*Written task*. Extract each line of the data below exactly as written.

*Collected material*.
▬▬▬▬▬▬▬▬▬▬
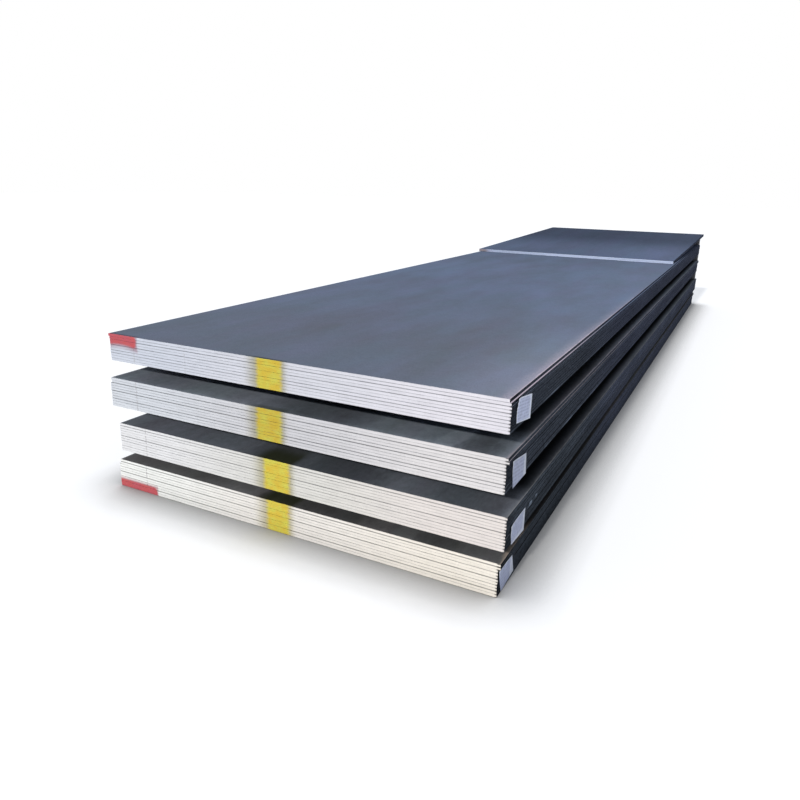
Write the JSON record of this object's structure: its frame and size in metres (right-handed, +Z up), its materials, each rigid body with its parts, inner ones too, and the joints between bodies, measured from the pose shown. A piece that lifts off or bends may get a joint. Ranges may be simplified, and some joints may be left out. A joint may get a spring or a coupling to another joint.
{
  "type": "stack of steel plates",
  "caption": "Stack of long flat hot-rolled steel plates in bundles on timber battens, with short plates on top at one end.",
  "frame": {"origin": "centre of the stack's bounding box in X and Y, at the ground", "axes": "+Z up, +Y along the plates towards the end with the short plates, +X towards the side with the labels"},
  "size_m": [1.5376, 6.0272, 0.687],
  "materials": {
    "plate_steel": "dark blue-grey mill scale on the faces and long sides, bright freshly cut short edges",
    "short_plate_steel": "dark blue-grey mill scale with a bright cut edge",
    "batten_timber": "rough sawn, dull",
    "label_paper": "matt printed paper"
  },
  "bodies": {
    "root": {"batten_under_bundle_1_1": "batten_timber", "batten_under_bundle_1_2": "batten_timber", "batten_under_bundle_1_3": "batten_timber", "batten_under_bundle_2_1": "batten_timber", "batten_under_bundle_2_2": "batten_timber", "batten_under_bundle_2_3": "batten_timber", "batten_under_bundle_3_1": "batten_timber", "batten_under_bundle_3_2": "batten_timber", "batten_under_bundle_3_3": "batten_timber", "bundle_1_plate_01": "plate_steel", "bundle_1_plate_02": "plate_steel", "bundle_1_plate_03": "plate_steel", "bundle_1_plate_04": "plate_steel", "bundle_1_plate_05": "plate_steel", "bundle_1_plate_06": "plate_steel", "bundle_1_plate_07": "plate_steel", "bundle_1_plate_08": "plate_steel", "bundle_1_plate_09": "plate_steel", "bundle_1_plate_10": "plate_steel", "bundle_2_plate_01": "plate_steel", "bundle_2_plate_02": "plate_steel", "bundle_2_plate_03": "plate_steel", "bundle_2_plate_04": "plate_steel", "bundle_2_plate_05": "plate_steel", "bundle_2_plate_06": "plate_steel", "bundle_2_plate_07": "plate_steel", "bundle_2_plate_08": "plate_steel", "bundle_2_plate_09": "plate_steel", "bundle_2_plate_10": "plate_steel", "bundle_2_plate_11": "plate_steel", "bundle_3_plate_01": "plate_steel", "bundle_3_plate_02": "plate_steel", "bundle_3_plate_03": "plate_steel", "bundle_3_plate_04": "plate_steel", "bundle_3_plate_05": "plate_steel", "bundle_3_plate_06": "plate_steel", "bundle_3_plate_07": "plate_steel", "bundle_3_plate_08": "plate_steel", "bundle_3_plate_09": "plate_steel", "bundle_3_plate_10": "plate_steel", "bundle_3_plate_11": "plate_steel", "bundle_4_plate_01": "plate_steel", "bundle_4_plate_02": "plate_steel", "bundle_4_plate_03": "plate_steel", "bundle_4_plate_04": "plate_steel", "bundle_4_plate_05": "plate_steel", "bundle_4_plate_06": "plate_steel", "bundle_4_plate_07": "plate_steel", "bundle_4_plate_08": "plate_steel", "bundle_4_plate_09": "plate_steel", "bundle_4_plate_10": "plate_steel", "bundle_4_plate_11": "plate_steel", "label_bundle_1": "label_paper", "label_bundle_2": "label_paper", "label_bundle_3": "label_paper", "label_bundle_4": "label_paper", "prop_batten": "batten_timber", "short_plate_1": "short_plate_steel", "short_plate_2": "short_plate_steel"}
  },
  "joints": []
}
▬▬▬▬▬▬▬▬▬▬
*Worked answer*.
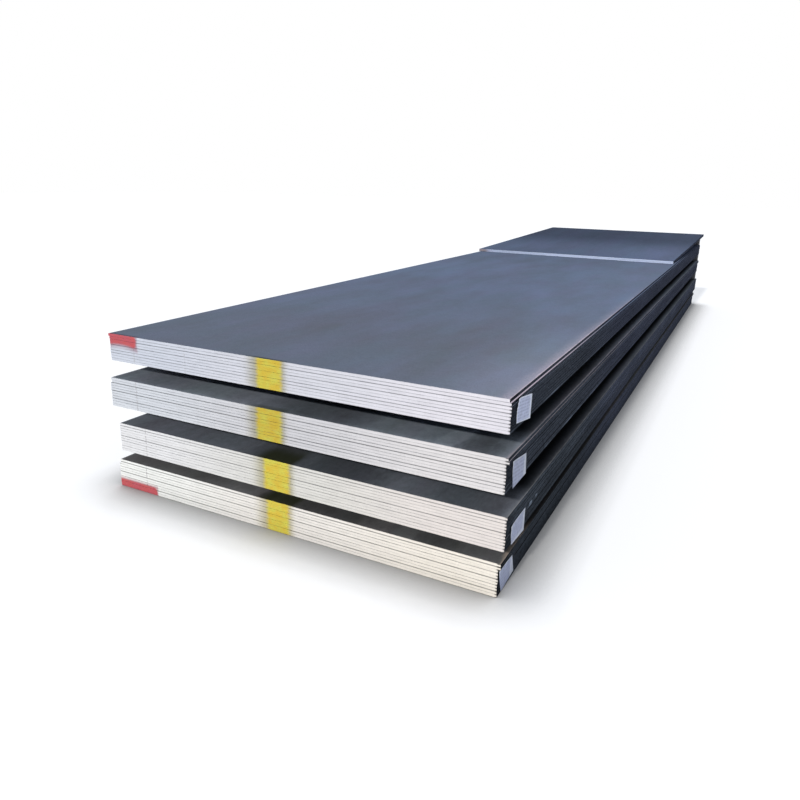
Write the JSON record of this object's structure: its frame and size in metres (right-handed, +Z up), its materials, each rigid body with its parts, inner ones too, and the joints between bodies, measured from the pose shown. A piece that lifts off or bends may get a joint. Ranges may be simplified, and some joints may be left out. A joint may get a spring or a coupling to another joint.
{
  "type": "stack of steel plates",
  "caption": "Stack of long flat hot-rolled steel plates in bundles on timber battens, with short plates on top at one end.",
  "frame": {"origin": "centre of the stack's bounding box in X and Y, at the ground", "axes": "+Z up, +Y along the plates towards the end with the short plates, +X towards the side with the labels"},
  "size_m": [1.5376, 6.0272, 0.687],
  "materials": {
    "plate_steel": "dark blue-grey mill scale on the faces and long sides, bright freshly cut short edges",
    "short_plate_steel": "dark blue-grey mill scale with a bright cut edge",
    "batten_timber": "rough sawn, dull",
    "label_paper": "matt printed paper"
  },
  "bodies": {
    "root": {"batten_under_bundle_1_1": "batten_timber", "batten_under_bundle_1_2": "batten_timber", "batten_under_bundle_1_3": "batten_timber", "batten_under_bundle_2_1": "batten_timber", "batten_under_bundle_2_2": "batten_timber", "batten_under_bundle_2_3": "batten_timber", "batten_under_bundle_3_1": "batten_timber", "batten_under_bundle_3_2": "batten_timber", "batten_under_bundle_3_3": "batten_timber", "bundle_1_plate_01": "plate_steel", "bundle_1_plate_02": "plate_steel", "bundle_1_plate_03": "plate_steel", "bundle_1_plate_04": "plate_steel", "bundle_1_plate_05": "plate_steel", "bundle_1_plate_06": "plate_steel", "bundle_1_plate_07": "plate_steel", "bundle_1_plate_08": "plate_steel", "bundle_1_plate_09": "plate_steel", "bundle_1_plate_10": "plate_steel", "bundle_2_plate_01": "plate_steel", "bundle_2_plate_02": "plate_steel", "bundle_2_plate_03": "plate_steel", "bundle_2_plate_04": "plate_steel", "bundle_2_plate_05": "plate_steel", "bundle_2_plate_06": "plate_steel", "bundle_2_plate_07": "plate_steel", "bundle_2_plate_08": "plate_steel", "bundle_2_plate_09": "plate_steel", "bundle_2_plate_10": "plate_steel", "bundle_2_plate_11": "plate_steel", "bundle_3_plate_01": "plate_steel", "bundle_3_plate_02": "plate_steel", "bundle_3_plate_03": "plate_steel", "bundle_3_plate_04": "plate_steel", "bundle_3_plate_05": "plate_steel", "bundle_3_plate_06": "plate_steel", "bundle_3_plate_07": "plate_steel", "bundle_3_plate_08": "plate_steel", "bundle_3_plate_09": "plate_steel", "bundle_3_plate_10": "plate_steel", "bundle_3_plate_11": "plate_steel", "bundle_4_plate_01": "plate_steel", "bundle_4_plate_02": "plate_steel", "bundle_4_plate_03": "plate_steel", "bundle_4_plate_04": "plate_steel", "bundle_4_plate_05": "plate_steel", "bundle_4_plate_06": "plate_steel", "bundle_4_plate_07": "plate_steel", "bundle_4_plate_08": "plate_steel", "bundle_4_plate_09": "plate_steel", "bundle_4_plate_10": "plate_steel", "bundle_4_plate_11": "plate_steel", "label_bundle_1": "label_paper", "label_bundle_2": "label_paper", "label_bundle_3": "label_paper", "label_bundle_4": "label_paper", "prop_batten": "batten_timber", "short_plate_1": "short_plate_steel", "short_plate_2": "short_plate_steel"}
  },
  "joints": []
}